Too many times, the policymakers of our state and county have focused on repairing the damage after it started by funding after-kindergarten programs to reverse the trajectory. Arguments for funding or support directed at early education feels too much like throwing a dollar into a beggar’s cap with no hope of a full recovery, only a brief reprieve.
The bleak underlying feeling is that the problem is too big to fix; it has gone on too long. There are too many systems built around babysitting children under five and starting the real education afterward to go back and start all over. But while everyone else was in that mindset, the early educators knew better.
They saw the power in educating the three-year-old child about emotional regulation, the reward in teaching the four-year-old the social skills to make the transition she needs to cross over when she hits the big leagues.
They have spent hours learning about STEM for infants, toddlers and preschoolers in a way that would link their kids into a new future, they have consulted with experts across the country in conferences, workshops, and night classes to increase their knowledge base in multiple academic areas.

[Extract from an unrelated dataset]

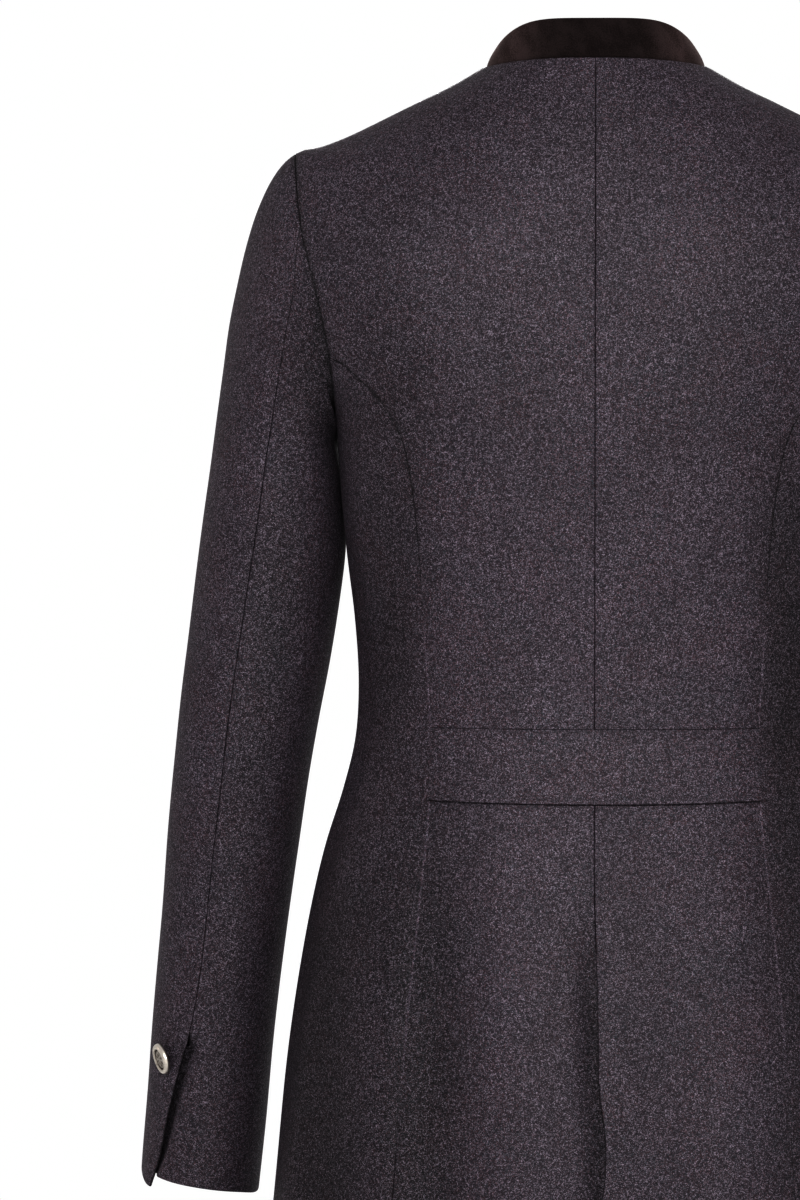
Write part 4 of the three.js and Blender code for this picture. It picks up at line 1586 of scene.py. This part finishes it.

They have sought out lengthy trainings and endorsements in trauma responses, gathered in groups to practice evidence-based practices in discipline, teaching, lesson planning, and classroom management. They have merged business degrees with a love and passion for children and gone back to school for early education degrees or certifications while running a business and raising a family.
They have made hefty financial investments and spent hundreds of hours outside of the classroom to bring their centers and family childcare homes to higher levels of quality through national accreditations. They had gone to work when no one else could or would risk their health and their lives and their families to do what is in their heart to do; serve others.
They feel they are put on this earth to care for and educate young children. They have found ways to merge simple, loving, responsive, and nurturing care in their homes and centers with a commitment to educating the very young because they know one simple fact: early education counts. It counts BIG TIME, and they want others to know it too.
The PEEUA is the only newly-formed non-profit organization in Pinellas County created and developed with the single purpose of advocating for and supporting early childhood educators. The PEEUA strives to unify and strengthen educators of children ages birth to five to then strengthen and support the children and families they serve.
They have spent years talking about it, preparing their businesses for it, and doing it and doing it well. They get together every Thursday with the PEEUA Advisory Council and support group meeting to discuss the issues that matter most to them and strategize plans to address them. They are not waiting for others to take pity or notice and help them; they have learned to help themselves, and they are doing it together.
While the nation watches and waits for the work of congress and the president, the early educators of Pinellas County are working, planning, and growing strong together.